Irma was initially used as a messenger dog to relay messages when telephone lines were down. She was teamed with another dog from the same kennel, named Crumstone Psyche (commonly referred to as Psyche), and they were both retrained to become search and rescue dogs. The pair of dogs were handled by their owner, Mrs Margaret Griffin, and together the two dogs found 233 people, of which 21 were found alive.

In one incident, Irma refused to give up on the scent of two girls who were trapped under a fallen building for two days.

Irma specialised in being able to bark differently depending on whether the buried victim was dead or alive. This included one occasion when Irma signalled with an "alive" bark and rescuers dug out a victim who was apparently dead. Irma was proved correct, as the man eventually stirred.

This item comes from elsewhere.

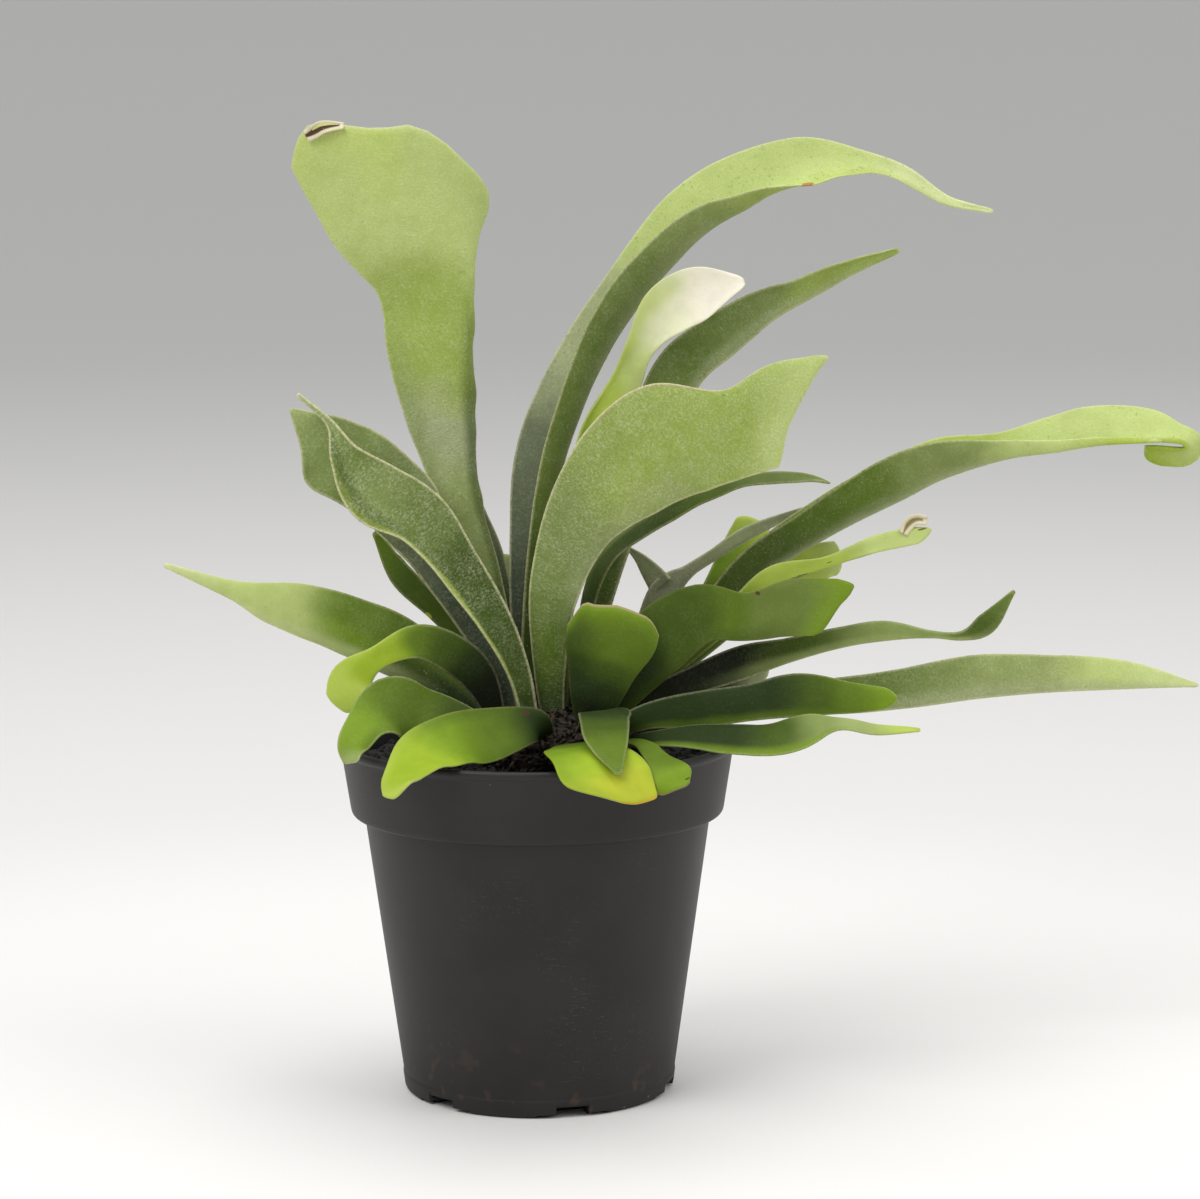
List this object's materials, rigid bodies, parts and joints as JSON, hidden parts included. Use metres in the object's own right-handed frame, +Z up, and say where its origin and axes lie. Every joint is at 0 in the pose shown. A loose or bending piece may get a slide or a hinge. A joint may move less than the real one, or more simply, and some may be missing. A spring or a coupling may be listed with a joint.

Following their work during the Second World War they became demonstration dogs along with Crumstone Storm at the Dog School in Gloucester.

==Awards==
She was awarded the Dickin Medal on 12 January 1945 with a citation that read "For being responsible for the rescue of persons trapped under blitzed buildings while serving with the Civil Defences of London." Irma, along with Jet was one of two dogs to participate in the London Victory Celebrations of 1946 held in Pall Mall, London on 8 June 1946. Both wore their Dickin Medals during the parade.

Irma's owner, Mrs Margaret Griffin, was awarded the British Empire Medal for her work in training her dogs and accompanying them on rescue missions.

The Dickin Medal is often referred to as the animal metaphorical equivalent of the Victoria Cross.